(begin)

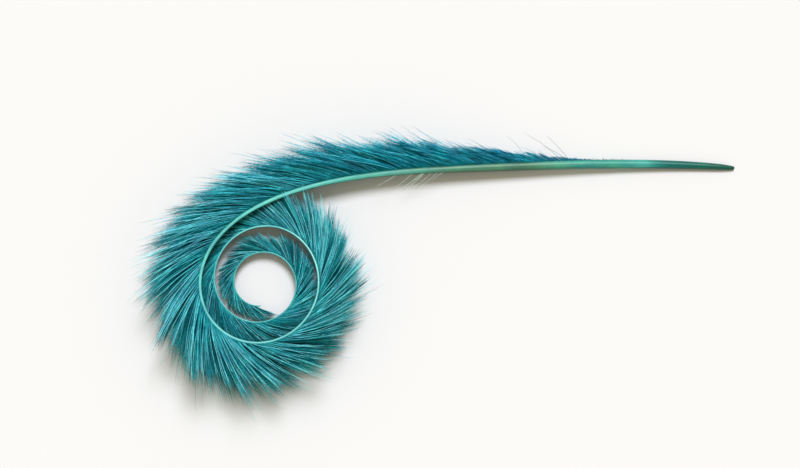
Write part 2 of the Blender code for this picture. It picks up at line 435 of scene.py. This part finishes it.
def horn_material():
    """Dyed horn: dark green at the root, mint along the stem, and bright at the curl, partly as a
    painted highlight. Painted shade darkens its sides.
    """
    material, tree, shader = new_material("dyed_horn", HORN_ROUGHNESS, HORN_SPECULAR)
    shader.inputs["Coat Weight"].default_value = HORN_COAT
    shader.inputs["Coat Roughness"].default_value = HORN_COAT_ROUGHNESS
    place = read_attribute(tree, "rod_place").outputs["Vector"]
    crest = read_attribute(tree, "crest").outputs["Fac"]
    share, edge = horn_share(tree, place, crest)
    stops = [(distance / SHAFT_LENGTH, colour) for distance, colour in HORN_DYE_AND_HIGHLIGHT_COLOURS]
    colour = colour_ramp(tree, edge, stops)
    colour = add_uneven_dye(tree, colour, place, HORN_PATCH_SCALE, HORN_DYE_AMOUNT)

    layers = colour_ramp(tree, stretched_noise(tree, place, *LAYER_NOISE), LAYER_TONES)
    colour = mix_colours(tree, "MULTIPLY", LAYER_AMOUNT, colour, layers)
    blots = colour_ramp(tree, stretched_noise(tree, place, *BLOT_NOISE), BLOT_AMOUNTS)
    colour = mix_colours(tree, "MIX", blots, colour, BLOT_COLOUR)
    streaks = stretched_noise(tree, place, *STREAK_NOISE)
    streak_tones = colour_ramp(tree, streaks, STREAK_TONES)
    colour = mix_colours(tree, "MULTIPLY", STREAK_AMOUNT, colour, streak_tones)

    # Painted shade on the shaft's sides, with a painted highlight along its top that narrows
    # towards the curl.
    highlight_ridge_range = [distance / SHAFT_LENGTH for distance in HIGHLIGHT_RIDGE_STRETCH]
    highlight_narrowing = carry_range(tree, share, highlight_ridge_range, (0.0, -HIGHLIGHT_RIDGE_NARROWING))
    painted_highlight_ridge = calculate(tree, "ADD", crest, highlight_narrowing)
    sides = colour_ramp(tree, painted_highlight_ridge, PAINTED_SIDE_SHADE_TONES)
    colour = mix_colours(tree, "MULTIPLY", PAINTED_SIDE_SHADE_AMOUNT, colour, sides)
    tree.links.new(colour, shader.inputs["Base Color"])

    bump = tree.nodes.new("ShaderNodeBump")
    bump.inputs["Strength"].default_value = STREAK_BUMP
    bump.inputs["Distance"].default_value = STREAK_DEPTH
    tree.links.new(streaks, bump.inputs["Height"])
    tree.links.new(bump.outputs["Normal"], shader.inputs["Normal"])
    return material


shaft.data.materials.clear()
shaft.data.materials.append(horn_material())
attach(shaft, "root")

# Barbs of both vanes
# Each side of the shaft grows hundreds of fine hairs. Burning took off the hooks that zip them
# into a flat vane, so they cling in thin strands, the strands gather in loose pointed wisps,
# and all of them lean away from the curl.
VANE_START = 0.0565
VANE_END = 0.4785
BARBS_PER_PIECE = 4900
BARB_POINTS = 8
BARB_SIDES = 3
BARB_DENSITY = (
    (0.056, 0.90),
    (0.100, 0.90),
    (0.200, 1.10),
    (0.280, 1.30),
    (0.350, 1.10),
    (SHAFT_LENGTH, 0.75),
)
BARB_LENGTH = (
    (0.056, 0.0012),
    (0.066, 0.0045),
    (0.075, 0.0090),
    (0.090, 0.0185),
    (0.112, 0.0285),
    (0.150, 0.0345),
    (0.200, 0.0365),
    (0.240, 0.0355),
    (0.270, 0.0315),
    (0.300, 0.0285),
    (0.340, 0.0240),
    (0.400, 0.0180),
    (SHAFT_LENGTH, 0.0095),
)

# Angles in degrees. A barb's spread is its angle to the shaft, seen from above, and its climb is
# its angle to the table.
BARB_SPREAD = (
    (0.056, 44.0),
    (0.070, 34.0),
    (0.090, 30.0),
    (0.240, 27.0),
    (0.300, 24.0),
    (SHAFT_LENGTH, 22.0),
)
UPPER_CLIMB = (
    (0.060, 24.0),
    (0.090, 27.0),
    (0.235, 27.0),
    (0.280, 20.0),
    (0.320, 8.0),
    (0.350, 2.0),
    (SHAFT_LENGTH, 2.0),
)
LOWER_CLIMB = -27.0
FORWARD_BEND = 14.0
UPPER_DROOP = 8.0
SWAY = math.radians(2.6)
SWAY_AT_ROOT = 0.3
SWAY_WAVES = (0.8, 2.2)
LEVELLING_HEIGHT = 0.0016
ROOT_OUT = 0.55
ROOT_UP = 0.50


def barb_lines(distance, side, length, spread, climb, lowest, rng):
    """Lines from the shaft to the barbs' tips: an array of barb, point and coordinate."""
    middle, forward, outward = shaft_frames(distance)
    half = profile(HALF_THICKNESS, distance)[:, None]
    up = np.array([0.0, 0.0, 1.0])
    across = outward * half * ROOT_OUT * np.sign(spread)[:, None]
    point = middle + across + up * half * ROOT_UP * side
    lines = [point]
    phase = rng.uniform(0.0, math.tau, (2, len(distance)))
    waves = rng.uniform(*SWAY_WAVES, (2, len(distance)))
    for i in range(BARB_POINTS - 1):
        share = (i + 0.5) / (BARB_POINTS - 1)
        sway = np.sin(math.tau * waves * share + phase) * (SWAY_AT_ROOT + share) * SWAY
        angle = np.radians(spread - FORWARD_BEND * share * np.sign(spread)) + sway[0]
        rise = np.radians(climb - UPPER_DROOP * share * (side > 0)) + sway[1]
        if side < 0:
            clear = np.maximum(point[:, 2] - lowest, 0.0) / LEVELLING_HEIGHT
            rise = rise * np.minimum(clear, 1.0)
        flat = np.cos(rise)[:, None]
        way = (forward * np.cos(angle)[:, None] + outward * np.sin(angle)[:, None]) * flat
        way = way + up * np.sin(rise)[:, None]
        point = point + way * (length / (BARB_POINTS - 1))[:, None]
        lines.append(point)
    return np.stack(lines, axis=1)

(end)

* **Written instruction**
Each line of the listing above should be output exactly.

* **Correct output**
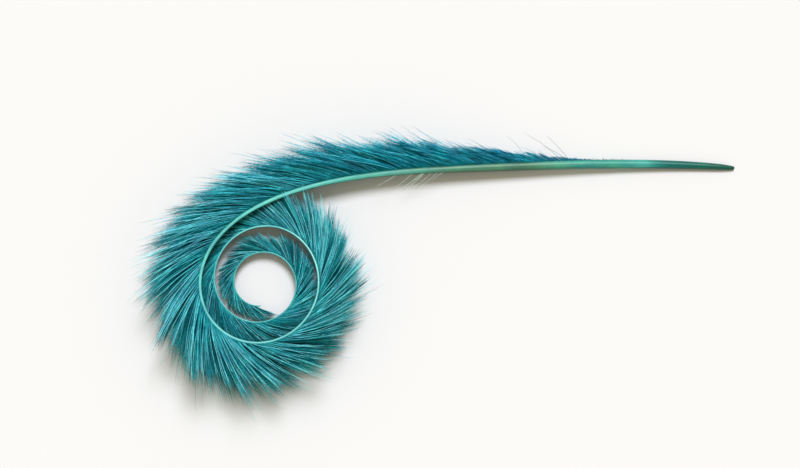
Write part 2 of the Blender code for this picture. It picks up at line 435 of scene.py. This part finishes it.
def horn_material():
    """Dyed horn: dark green at the root, mint along the stem, and bright at the curl, partly as a
    painted highlight. Painted shade darkens its sides.
    """
    material, tree, shader = new_material("dyed_horn", HORN_ROUGHNESS, HORN_SPECULAR)
    shader.inputs["Coat Weight"].default_value = HORN_COAT
    shader.inputs["Coat Roughness"].default_value = HORN_COAT_ROUGHNESS
    place = read_attribute(tree, "rod_place").outputs["Vector"]
    crest = read_attribute(tree, "crest").outputs["Fac"]
    share, edge = horn_share(tree, place, crest)
    stops = [(distance / SHAFT_LENGTH, colour) for distance, colour in HORN_DYE_AND_HIGHLIGHT_COLOURS]
    colour = colour_ramp(tree, edge, stops)
    colour = add_uneven_dye(tree, colour, place, HORN_PATCH_SCALE, HORN_DYE_AMOUNT)

    layers = colour_ramp(tree, stretched_noise(tree, place, *LAYER_NOISE), LAYER_TONES)
    colour = mix_colours(tree, "MULTIPLY", LAYER_AMOUNT, colour, layers)
    blots = colour_ramp(tree, stretched_noise(tree, place, *BLOT_NOISE), BLOT_AMOUNTS)
    colour = mix_colours(tree, "MIX", blots, colour, BLOT_COLOUR)
    streaks = stretched_noise(tree, place, *STREAK_NOISE)
    streak_tones = colour_ramp(tree, streaks, STREAK_TONES)
    colour = mix_colours(tree, "MULTIPLY", STREAK_AMOUNT, colour, streak_tones)

    # Painted shade on the shaft's sides, with a painted highlight along its top that narrows
    # towards the curl.
    highlight_ridge_range = [distance / SHAFT_LENGTH for distance in HIGHLIGHT_RIDGE_STRETCH]
    highlight_narrowing = carry_range(tree, share, highlight_ridge_range, (0.0, -HIGHLIGHT_RIDGE_NARROWING))
    painted_highlight_ridge = calculate(tree, "ADD", crest, highlight_narrowing)
    sides = colour_ramp(tree, painted_highlight_ridge, PAINTED_SIDE_SHADE_TONES)
    colour = mix_colours(tree, "MULTIPLY", PAINTED_SIDE_SHADE_AMOUNT, colour, sides)
    tree.links.new(colour, shader.inputs["Base Color"])

    bump = tree.nodes.new("ShaderNodeBump")
    bump.inputs["Strength"].default_value = STREAK_BUMP
    bump.inputs["Distance"].default_value = STREAK_DEPTH
    tree.links.new(streaks, bump.inputs["Height"])
    tree.links.new(bump.outputs["Normal"], shader.inputs["Normal"])
    return material


shaft.data.materials.clear()
shaft.data.materials.append(horn_material())
attach(shaft, "root")

# Barbs of both vanes
# Each side of the shaft grows hundreds of fine hairs. Burning took off the hooks that zip them
# into a flat vane, so they cling in thin strands, the strands gather in loose pointed wisps,
# and all of them lean away from the curl.
VANE_START = 0.0565
VANE_END = 0.4785
BARBS_PER_PIECE = 4900
BARB_POINTS = 8
BARB_SIDES = 3
BARB_DENSITY = (
    (0.056, 0.90),
    (0.100, 0.90),
    (0.200, 1.10),
    (0.280, 1.30),
    (0.350, 1.10),
    (SHAFT_LENGTH, 0.75),
)
BARB_LENGTH = (
    (0.056, 0.0012),
    (0.066, 0.0045),
    (0.075, 0.0090),
    (0.090, 0.0185),
    (0.112, 0.0285),
    (0.150, 0.0345),
    (0.200, 0.0365),
    (0.240, 0.0355),
    (0.270, 0.0315),
    (0.300, 0.0285),
    (0.340, 0.0240),
    (0.400, 0.0180),
    (SHAFT_LENGTH, 0.0095),
)

# Angles in degrees. A barb's spread is its angle to the shaft, seen from above, and its climb is
# its angle to the table.
BARB_SPREAD = (
    (0.056, 44.0),
    (0.070, 34.0),
    (0.090, 30.0),
    (0.240, 27.0),
    (0.300, 24.0),
    (SHAFT_LENGTH, 22.0),
)
UPPER_CLIMB = (
    (0.060, 24.0),
    (0.090, 27.0),
    (0.235, 27.0),
    (0.280, 20.0),
    (0.320, 8.0),
    (0.350, 2.0),
    (SHAFT_LENGTH, 2.0),
)
LOWER_CLIMB = -27.0
FORWARD_BEND = 14.0
UPPER_DROOP = 8.0
SWAY = math.radians(2.6)
SWAY_AT_ROOT = 0.3
SWAY_WAVES = (0.8, 2.2)
LEVELLING_HEIGHT = 0.0016
ROOT_OUT = 0.55
ROOT_UP = 0.50


def barb_lines(distance, side, length, spread, climb, lowest, rng):
    """Lines from the shaft to the barbs' tips: an array of barb, point and coordinate."""
    middle, forward, outward = shaft_frames(distance)
    half = profile(HALF_THICKNESS, distance)[:, None]
    up = np.array([0.0, 0.0, 1.0])
    across = outward * half * ROOT_OUT * np.sign(spread)[:, None]
    point = middle + across + up * half * ROOT_UP * side
    lines = [point]
    phase = rng.uniform(0.0, math.tau, (2, len(distance)))
    waves = rng.uniform(*SWAY_WAVES, (2, len(distance)))
    for i in range(BARB_POINTS - 1):
        share = (i + 0.5) / (BARB_POINTS - 1)
        sway = np.sin(math.tau * waves * share + phase) * (SWAY_AT_ROOT + share) * SWAY
        angle = np.radians(spread - FORWARD_BEND * share * np.sign(spread)) + sway[0]
        rise = np.radians(climb - UPPER_DROOP * share * (side > 0)) + sway[1]
        if side < 0:
            clear = np.maximum(point[:, 2] - lowest, 0.0) / LEVELLING_HEIGHT
            rise = rise * np.minimum(clear, 1.0)
        flat = np.cos(rise)[:, None]
        way = (forward * np.cos(angle)[:, None] + outward * np.sin(angle)[:, None]) * flat
        way = way + up * np.sin(rise)[:, None]
        point = point + way * (length / (BARB_POINTS - 1))[:, None]
        lines.append(point)
    return np.stack(lines, axis=1)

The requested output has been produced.